Insitekaltim,Samarinda – Proses pembebasan lahan untuk proyek normalisasi Sungai Karang Mumus (SKM) di Kota Samarinda telah memasuki tahap pertama.
Wali Kota Samarinda Andi Harun saat peninjauan lapangan Senin (24/6/2024) mengemukakan bahwa 151 rumah telah ditandai dengan cat merah sebagai bagian dari tahap awal pembongkaran mandiri oleh warga.
“Hari ini kami, Pemerintah Kota Samarinda, bersama dengan Kabid SDA dari Dinas PUPR Provinsi, meninjau pembebasan lahan untuk segmen Pemuda Ruhui Rahayu dan lebih tepatnya di wilayah Ruhui Rahayu Gelatik,” ungkap Andi Harun.
Pada tahap pertama ini, diketahui 151 bangunan rumah telah ditandai untuk pembongkaran. Sementara untuk tahap kedua, sekitar 53 bangunan rumah juga telah diidentifikasi. Andi Harun mengharapkan agar proses tersebut bisa selesai hingga tanggal 28 bulan ini.

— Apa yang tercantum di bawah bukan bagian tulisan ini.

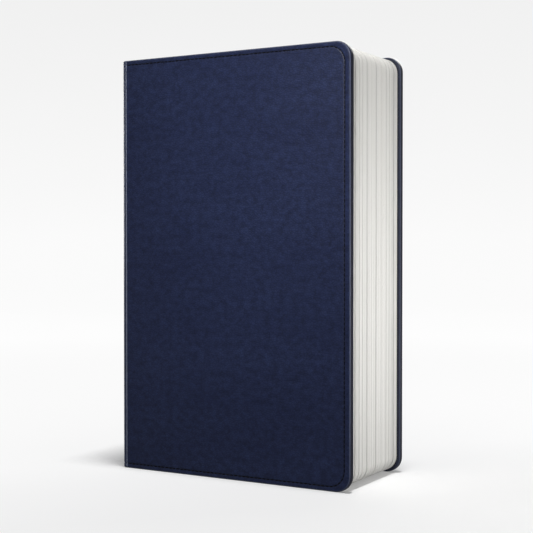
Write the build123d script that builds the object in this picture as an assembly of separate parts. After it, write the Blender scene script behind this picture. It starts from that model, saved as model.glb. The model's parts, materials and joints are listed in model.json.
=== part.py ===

Andi Harun menjelaskan bahwa proses ini cukup memakan waktu karena penilaian yang dilakukan oleh Kantor Jasa Penilai Publik (KJPP) sebagai penilai independen.
“Penilaian dari KJPP memakan waktu cukup lama karena mereka merupakan penilai independen. Namun, hari ini kami sampaikan bahwa 151 unit rumah dalam tahap pertama sedang berlangsung pembongkaran secara mandiri dan 53 unit rumah lainnya akan diselesaikan di tahap kedua,” ujarnya.
Lebih lanjut ia merinci total anggaran yang dialokasikan untuk tahap pertama ini yang mana angka yang mencapai Rp17,1 miliar telah disalurkan untuk 151 rumah tersebut. Sedangkan tahap kedua diperkirakan membutuhkan anggaran sebesar Rp39,75 miliar.
“Kami berterima kasih kepada Pemprov, terutama kepada Pj Gubernur Pak Akmal Malik dan Dinas PUPR Provinsi yang terus bersinergi dengan Pemkot Samarinda,” tambah Andi Harun.
Orang nomor satu di Kota Tepian itu berharap proyek ini dapat mengurangi dampak banjir di Samarinda secara signifikan dalam 1-2 tahun mendatang.
“Saya berharap mohon doanya untuk lebih bersabar dan ini konsisten kita lakukan secara bertahap. Mudah-mudahan dalam 1-2 tahun ke depan, banjir bisa kita atasi dengan baik,” harapnya.

Tak selesai di pembongkaran, Kabid Sumber Daya Air (SDA) Dinas PUPR Pera Kalimantan Timur Runandar menjelaskan rencana normalisasi sungai setelah pembongkaran selesai.
“Rencana kami adalah memasukkan tiga unit alat untuk normalisasi sungai antara Ruhui Rahayu dan Gelatik. Normalisasi ini mencakup mengangkut dan membersihkan sungai yang ada serta melebarkan sungai sekitar lebih kurang 40 meter sesuai desainnya,” ungkap Runandar.
Area pemukiman yang terkena dampak sekitar 200-300 meter dan setelah pemkot membersihkan serta membebaskan masalah sosialnya, PUPR akan fokus pada normalisasi fisik.
“Untuk fisiknya yang bertugas untuk penurapan selanjutnya, mudah-mudahan Balai Wilayah Sungai (BWS) sudah masuk perencanaan dan pelaksanaan fisiknya untuk tahun depan,” ujar Runandar.
Salah satu warga yang terdampak, Arbayah (66), yang telah tinggal di rumahnya selama 16 tahun, mengungkapkan kesedihannya.
“Secara pribadi tentu rasa sedih itu ada, karena saya sudah mendiami tempat ini cukup lama. Namun sulit juga mencari solusi lain hingga akhirnya kami menyetujui kesepakatannya,” ujarnya.
Arbayah menerima kompensasi senilai Rp28 juta atas pembongkaran rumahnya. “Kalau inginnya saya rumah ganti rumah, karena dengan Rp28 juta akan dapat rumah di mana? Meskipun ini rumah sederhana tapi ini yang menjadi tempat tinggal saya selama ini,” ucapnya lirih.
Meski demikian, Arbayah berharap pengorbanan seluruh masyarakat yang rumahnya dibongkar akan membawa kebaikan bagi Kota Samarinda.
“Harapannya dengan pengorbanan kami ini mampu mencapai tujuan sesuai yang diharapkan, yakni terselesaikannya masalah banjir di Kota Samarinda ini,” tandas Arbayah.